Low teacher engagement
- Blocks or other building materials (TIP: provide building materials students are familiar with so they are more willing to stop building and begin drawing)
Setup — Less than 5 minutes
Put paper and pencils in the block area.
- One or more students build a structure using the provided building materials.
- After completing the building, each child draws a picture of the structure, either by drawing the individual blocks or the overall shape, giving children a chance to explore spatial relationships.
- Drawing gives children a chance to explore positions of blocks in space. The drawings do not have to accurately represent their structure.
- When first introducing this activity, keep children engaged by checking in periodically and asking questions about their drawings and position of the blocks.
- Ask students to describe their drawing to each other or the teacher. You can also help them write labels on their drawings. Labels can include building features (e.g., door, chimney), shape, material type, number of blocks, and information about the building (e.g., the bridge is empty).
Checks For Understanding
To deepen children’s learning about early math concepts, talk and ask questions while doing this activity together. Here are some examples to get you started:
- “What shape blocks did you use in your building?”
- “What shapes did you use in your drawing?”
- “I see the tower is at the back of your building. Where is the tower in your drawing?”

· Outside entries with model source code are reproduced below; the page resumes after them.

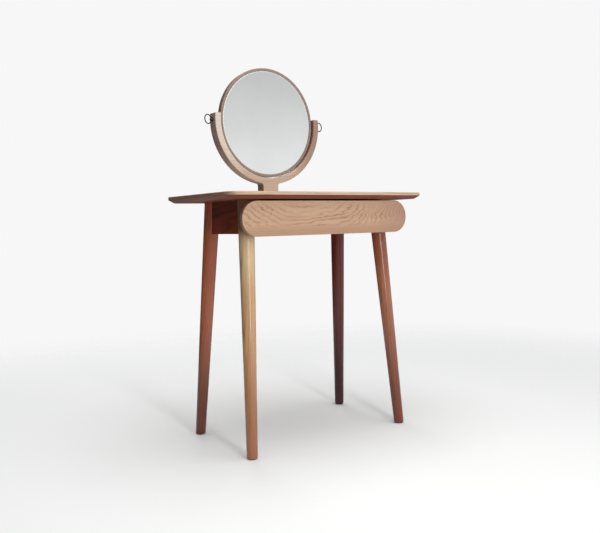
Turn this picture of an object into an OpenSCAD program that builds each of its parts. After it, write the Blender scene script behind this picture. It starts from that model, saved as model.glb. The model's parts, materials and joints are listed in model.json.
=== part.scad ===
// Dressing table in solid wood: four splayed round legs, one drawer with a round-ended front,
// and a round mirror that tilts in a U-shaped yoke. Millimetres, +Z up, front towards -Y,
// origin on the floor under the middle of the top.

/* [Table top] */
// Width of the top
top_w = 720; // [680:10:900]
// Depth of the top
top_d = 410; // [410:5:470]
// Height of the table surface above the floor
table_h = 750; // [700:5:780]
// Thickness of the top
top_t = 20; // [18:1:26]
// Plan radius of the top's corners
corner_r = 40; // [32:1:80]
// Width of the bevel under the top's edge
bevel_w = 18; // [12:0.5:30]
// Height of the bevel under the top's edge
bevel_h = 10; // [6:0.5:12]
// Radius of the rounding above the top's upright edge
edge_r = 3; // [1:0.25:5]

/* [Legs] */
// Leg radius where it meets the top
leg_top_r = 24.2; // [20:0.1:26]
// Leg radius at the floor
leg_foot_r = 15.7; // [12:0.1:20]
// Sideways distance of a leg's axis from the middle, under the top
leg_top_x = 245; // [240:1:320]
// Sideways distance of a foot from the middle
foot_x = 282; // [260:1:340]
// Forward distance of a front leg's axis from the middle, under the top
leg_front_y = 93; // [88:1:105]
// Forward distance of a front foot from the middle
foot_front_y = 151; // [120:1:180]
// Backward distance of a rear leg's axis from the middle, under the top
leg_rear_y = 104; // [98:1:115]
// Backward distance of a rear foot from the middle
foot_rear_y = 162; // [130:1:190]
// Thickness of the plastic glide under each foot
glide_t = 2.5; // [1:0.5:4]

/* [Frame] */
// Height of the aprons
apron_h = 97; // [85:1:110]
// Thickness of the aprons
apron_t = 22; // [18:1:24]
// Height of the rail under the drawer
rail_h = 20; // [16:1:22]
// Depth of the rail under the drawer
rail_d = 28; // [20:1:32]

/* [Drawer] */
// Length of the drawer front
front_w = 612; // [560:2:640]
// Height of the drawer front, which is also the diameter of its round ends
front_h = 100; // [90:1:110]
// Thickness of the drawer front
front_t = 14; // [12:0.5:18]
// Forward distance of the drawer front's face from the middle of the top
front_y = 173; // [168:1:178]
// Gap between the top's underside and the drawer front
front_gap = 4.6; // [3:0.1:8]
// Thickness of the drawer's sides
side_t = 12; // [10:0.5:15]
// Thickness of the drawer's bottom
bottom_t = 6; // [4:0.5:8]

/* [Mirror] */
// Backward distance of the mirror's plane from the middle of the top
mirror_y = 165; // [160:1:168]
// Height of the pivots above the table surface
pivot_h = 244.5; // [235:0.5:270]
// Outer radius of the mirror's wooden frame
frame_r = 179; // [160:1:184]
// Depth of the mirror's frame
frame_t = 19; // [18:0.5:26]
// Width of the frame's front face, outside the glass
frame_face = 9; // [8.5:0.5:12]
// Thickness of the glass
glass_t = 4; // [3:0.5:5]

/* [Yoke] */
// Depth of the yoke
yoke_t = 37; // [32:1:40]
// Width of the yoke's arms
yoke_w = 20.5; // [18:0.5:26]
// Gap between the yoke and the mirror's frame
yoke_gap = 3; // [2:0.1:5]
// Height of the arms' flat ends above the pivots
arm_rise = 21; // [14:0.5:30]
// Width of the neck
neck_w = 59; // [50:1:70]
// Radius of the fillets where the neck meets the arms
neck_fillet_r = 9; // [6:0.5:14]

/* [Pivot screws] */
// Radius of the screws' shanks
screw_r = 3; // [2.5:0.1:3.5]
// Radius of the round collar against the arm
collar_r = 6.5; // [5:0.1:8]
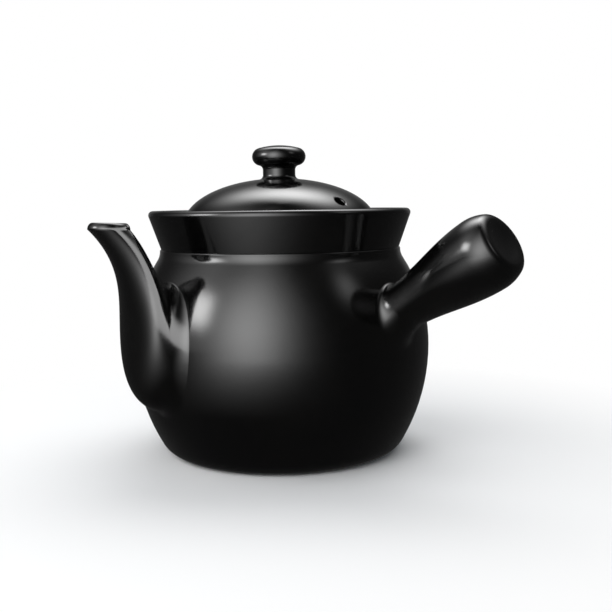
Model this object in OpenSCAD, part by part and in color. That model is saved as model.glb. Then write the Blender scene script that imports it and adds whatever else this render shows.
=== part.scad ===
// Stoneware pot for simmering herbal medicine, with a side handle and a loose lid.
// A round vessel with a flared collar carries a lofted spout over a pierced strainer
// and a hollow tapered handle. The domed lid drops into a gallery inside the collar.
// Millimetres, +Z up. Origin: centre of the foot on the ground. The spout points to -X.

/* [Vessel] */
// Greatest diameter of the belly
belly_d = 172; // [158:1:190]
// Height of the widest level above the ground
belly_z = 62; // [50:1:74]
// Diameter where the lower wall would meet the ground if its edge were sharp
base_d = 134; // [120:1:146]
// Radius of the rounded bottom edge
base_edge_r = 14; // [6:0.5:18]
// Thickness of the vessel's wall
wall = 5; // [4:0.25:7]
// Thickness of the floor over the hollow of the foot
floor_t = 6; // [4:0.25:9]
// Radius of the rounding between floor and wall inside
floor_fillet_r = 14; // [6:1:20]
// Width of the flat ring that the pot stands on
foot_ring_w = 8; // [4:0.5:14]
// Depth of the hollow inside the foot ring
foot_hollow = 2; // [0.5:0.25:3]

/* [Neck and collar] */
// Outer diameter at the crease under the collar
neck_d = 139.5; // [130:0.5:146]
// Height of the crease
neck_z = 117.5; // [108:0.5:126]
// Radius of the hollow curve that leads from the shoulder into the crease
neck_fillet_r = 10; // [5:1:20]
// Size of the small rounded step at the crease
crease_step = 0.8; // [0.4:0.1:1.2]
// Outer diameter of the rim
rim_d = 151.5; // [149:0.5:166]
// Height of the rim
rim_z = 140.5; // [136:0.5:150]
// Thickness of the collar, whose top edge is fully rounded
collar_t = 5; // [4:0.25:6]
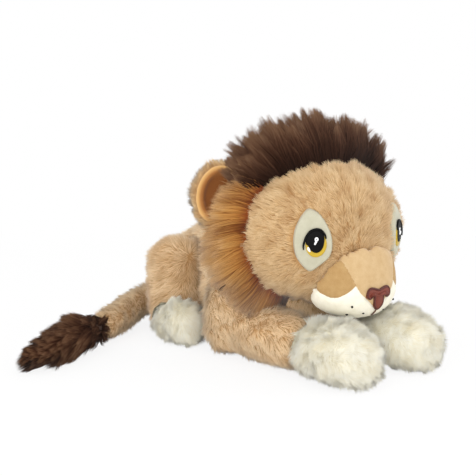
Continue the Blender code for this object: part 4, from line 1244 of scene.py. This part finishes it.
def on_face(spots):
    kept = (spots[:, 1] < MANE_FRONT + 0.010) & (spots[:, 2] > 0.056)
    kept &= ~((spots[:, 2] > 0.165) & (spots[:, 1] > crest_front(spots) + 0.008))
    for word, _ in SIDES:
        kept &= ~in_patch(spots, word, 0.96)
    kept[kept] = ~under(spots[kept], "muzzle", 0.0)
    return kept


# The face pile is painted darker along the brow darts: painted shade in the crease.
face_pile = pile("face_pile", head, tan_pile, from_muzzle, density=1.15, seed=70, keep=on_face,
                 length=0.0085, tint=lambda spots: -0.6 * near_lines(spots, brow_darts, 0.0028))
ear_piles = {}
for word, side in SIDES:
    base = np.array([side * 0.070, -0.040, 0.135])
    ear_piles[word] = pile(
        f"ear_pile_{word}", ear_backs[word], tan_pile, lambda spots: unit(spots - base),
        density=1.5, length=0.0075, lean=55, seed=75 + side, thickness=0.00036,
        keep=lambda spots: (cup_depth(spots, word) > 1.06) & ~under(spots, "head", 0.001))

# %% [markdown]
# ## Crest, mane and tail tuft
# The long hair is the same kind of spike with a few joints, so that it can bend. Its roots stand
# in a band of the head's skin, as in the seam of the real one, and it fans from there:
# straight up in the crest, out and back in the mane. Locks form by drawing hairs together.

# %% Long hair


def long_hair(name, spots, normals, way, length, material, bend=(0, 0, 0), thickness=0.0005,
              joints=2, locks=0.02, pull=0.6, stray=0.12, seed=1, keep_off=None, tint=None):
    """Hairs from these roots: way is where they start towards, and bend what they give in to."""
    dice = np.random.default_rng(seed)
    count = len(spots)
    way = unit(way + dice.normal(0, stray, (count, 3))
               + wander(spots, 0.030, seed + 1)[:, None] * np.cross(way, normals) * 0.25)
    reach = length * (1 + np.clip(dice.normal(0, 0.13, count), -0.3, 0.18)
                      + wander(spots, 0.018, seed + 2) * 0.12)
    bend = np.broadcast_to(np.asarray(bend, float), (count, 3))
    paths = np.empty((count, joints + 1, 3))
    for j in range(joints + 1):
        share = j / joints
        paths[:, j] = (spots - normals * 0.001
                       + (way * share + bend * share * share) * reach[:, None])
    draw_together(paths, locks, pull, seed + 3, power=1.4)
    draw_together(paths, locks * 0.12, pull * 0.45, seed + 4, power=1.2)
    if keep_off:
        push_out(paths, keep_off, 0.0025)
    shade = 0.5 + wander(spots, 0.014, seed + 5) * 0.2 + dice.normal(0, 0.18, count)
    if tint is not None:
        shade = shade + tint
    return hair_piece(name, paths, normals, thickness, shade, material)


# %% Crest
# Its roots start above this height, it is full length a little higher, and the near end is combed
# shorter than the far one.
CREST_FOOT, CREST_FULL = 0.160, 0.018
CREST_LENGTH, NEAR_CUT, FAR_CUT = 0.047, 0.38, 0.08
crest_axis = np.array([0.0, -0.072, 0.115])

head_spots, head_normals = roots_on(head, 3.0, 80)
high = head_spots[:, 2] > CREST_FOOT
behind_front = head_spots[:, 1] - crest_front(head_spots)
in_crest = high & (behind_front > 0) & (behind_front < CREST_DEPTH)
spots, normals = head_spots[in_crest], head_normals[in_crest]
fan = unit((spots - crest_axis) * [1, 0, 1])
depth_share = (spots[:, 1] - crest_front(spots)) / CREST_DEPTH
crest_way = unit(fan + np.stack([spots[:, 0] * 2, -0.02 + depth_share * 0.45,
                                 np.zeros(len(spots))], 1))
end_share = np.clip((spots[:, 2] - CREST_FOOT) / CREST_FULL, 0, 1)
combed = np.where(spots[:, 0] < 0, NEAR_CUT, FAR_CUT)
lengths = CREST_LENGTH * (1 - combed * (1 - end_share)) * (1 - 0.12 * depth_share)
front = depth_share < 0.45
crest_pieces = [
    long_hair(name, spots[row], normals[row], crest_way[row], lengths[row], brown_pile,
              bend=(-0.02, 0.12, -0.02), locks=0.022, pull=0.80, stray=0.18, seed=90 + k,
              thickness=0.00045)
    for k, (name, row) in enumerate((("crest_hair_front", front), ("crest_hair_rear", ~front)))]

# %% Mane
# It grows in a strip behind the cheeks, between these angles round the head, and is brown behind.
MANE_LENGTH = 0.032
MANE_DEPTH = 0.032
MANE_BOTTOM, MANE_TOP = -58, 44
mane_spots, mane_normals = roots_on(head, 2.3, 100)
round_head = np.degrees(np.arctan2(mane_spots[:, 2] - 0.122, np.abs(mane_spots[:, 0])))
back_share = (mane_spots[:, 1] - MANE_FRONT) / MANE_DEPTH
in_mane = (back_share > 0) & (back_share < 1)
in_mane &= (round_head < MANE_TOP) & (round_head > MANE_BOTTOM)
mane_pieces = {}
for word, side in SIDES:
    rows = in_mane & (mane_spots[:, 0] * side > 0)
    spots, normals = mane_spots[rows], mane_normals[rows]
    low = np.clip((0.115 - spots[:, 2]) / 0.05, 0, 1)[:, None]
    out = normals * (1.0 + 0.25 * low) + [0.0, 0.20, -0.05]
    mane_pieces[word] = long_hair(
        f"mane_hair_{word}", spots, normals, out, MANE_LENGTH, ginger_pile,
        bend=(0.0, 0.14, -0.16), locks=0.03, pull=0.6, seed=110 + side, keep_off="head",
        thickness=0.0005, tint=0.25 * back_share[rows] - 0.1)

# %% Nape
behind_crest = mane_spots[:, 1] > crest_front(mane_spots) + CREST_DEPTH * 0.9
in_nape = ((back_share > 0.9) | ((round_head > 40) & behind_crest)) & (mane_spots[:, 2] > 0.062)
spots, normals = mane_spots[in_nape][::4], mane_normals[in_nape][::4]
low = np.clip((0.115 - spots[:, 2]) / 0.04, 0, 1)
nape = long_hair("nape_hair", spots, normals, normals + [0.0, 0.35, -0.40], 0.026 + 0.016 * low,
                 brown_pile, bend=(0.0, 0.05, -0.3), locks=0.03, seed=120, keep_off="head",
                 thickness=0.0007)

# %% Tail tuft
spots, normals = roots_on(core, 2.2, 130)
along = unit(np.tile([-0.92, -0.36, 0.02], (len(spots), 1)))
from_start = (spots * along).sum(1)
opened = np.clip((from_start - from_start.min()) / 0.010, 0, 1)
tuft_way = along * (1.3 * opened - 0.3)[:, None] + normals * (0.5 - 0.08 * opened)[:, None]
tuft = long_hair("tuft_hair", spots, normals, tuft_way, 0.010 + 0.018 * opened, brown_pile,
                 bend=(0.0, 0.0, -0.05), locks=0.02, seed=131, thickness=0.0005)

# %% Riding


def belongs(piece, body, slot, *nodes, fill=None):
    """Attaches a piece to the body that carries it, and hides the imported pieces it stands for.
    Its slot and fill are not used.
    """
    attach(piece, body)
    if nodes:
        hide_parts(*nodes)


bpy.data.objects.remove(muzzle_skin)
belongs(torso, "torso", "pale_tan_fur", "torso_skin", "torso_filling", fill=0.7)
for piece in torso_piles:
    belongs(piece, "torso", "pale_tan_fur")
belongs(neck, "neck", "fibre_fill", "neck", fill=0.7)
belongs(head, "head", "tan_fur", "head_skin", "head_filling", fill=0.7)
belongs(face_pile, "head", "tan_fur")
for part, panel in panels.items():
    slot = "cream_suede" if part.startswith("lower") else "tan_suede"
    belongs(panel, "head", slot, f"muzzle_{part}")
belongs(muzzle_stuffing, "head", "fibre_fill", "muzzle_filling", fill=0.8)
belongs(nose, "head", "brown_thread", "nose")
belongs(nose_rim, "head", "brown_thread")
belongs(mouth, "head", "brown_thread")
belongs(crest_pieces[0], "head", "brown_fur", "crest")
belongs(crest_pieces[1], "head", "brown_fur")
belongs(nape, "head", "brown_fur", "mane_back")
EYE_SLOTS = {"eye_patch": "cream_suede", "iris": "gold_thread", "pupil": "black_thread",
             "eye_glint": "white_thread"}
LIMBS = {"leg": ("front_leg", "front_leg", "pale_tan_fur"),
         "paw": ("front_paw", "front_leg", "cream_fur"),
         "haunch": ("haunch", "hind_leg", "pale_tan_fur"),
         "foot": ("hind_paw", "hind_leg", "cream_fur")}
for word, _ in SIDES:
    for node, piece in eye_pieces[word].items():
        belongs(piece, "head", EYE_SLOTS[node], f"{node}_{word}")
    for piece, slot in zip(lid_lines[word], ("black_thread", "white_thread", "black_thread",
                                             "white_thread")):
        belongs(piece, "head", slot)
    belongs(dots[word], "head", "black_thread")
    belongs(ear_backs[word], "head", "tan_fur", f"ear_{word}_back")
    belongs(ear_linings[word], "head", "tan_suede", f"ear_{word}_lining")
    belongs(ear_piles[word], "head", "tan_fur")
    belongs(mane_pieces[word], "head", "ginger_fur", f"mane_{word}")
    for part, (node, body, slot) in LIMBS.items():
        belongs(limbs[f"{part}_{word}"], f"{body}_{word}", slot, f"{node}_{word}", fill=0.7)
        belongs(piles[f"{part}_{word}"], f"{body}_{word}", slot)
belongs(tube, "tail", "pale_tan_fur", "tail_tube", fill=0.7)
belongs(tube_pile, "tail", "pale_tan_fur")
belongs(core, "tail", "brown_fur", "tail_tuft", fill=0.7)
belongs(tuft, "tail", "brown_fur")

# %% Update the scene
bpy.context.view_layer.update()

- “Is that block at the bottom or top of your building? Does it go at the top or the bottom of your drawing?”
- “Where does that ramp go in your drawing? How do you know where to put it?”
Once you have tried out the activity, here are some other things you can do. Try these modifications to keep the activity interesting and challenging for students all year:
- Provide students with a drawing or photograph of a building and have them use building materials to recreate that structure.
- Practice drawing structures with 2-3 blocks before building and drawing larger constructions.
- Help students take a picture of their building that they can use to help draw their picture.
- Have children take a photograph of their building and then draw a picture based on the photo.
- Draw architectural blueprints of a structure and build based on their plans.
- Children trade drawings and use them as blueprints to build new buildings. Compare new versions to the original versions of the buildings.
- Have students create a structure with a specified number of blocks or add a constraint to the construction (e.g., “Create the tallest building with only 10 blocks” or “Make a building using only rectangular blocks”).
- Have students draw the building a second time from a different angle and compare the two drawings.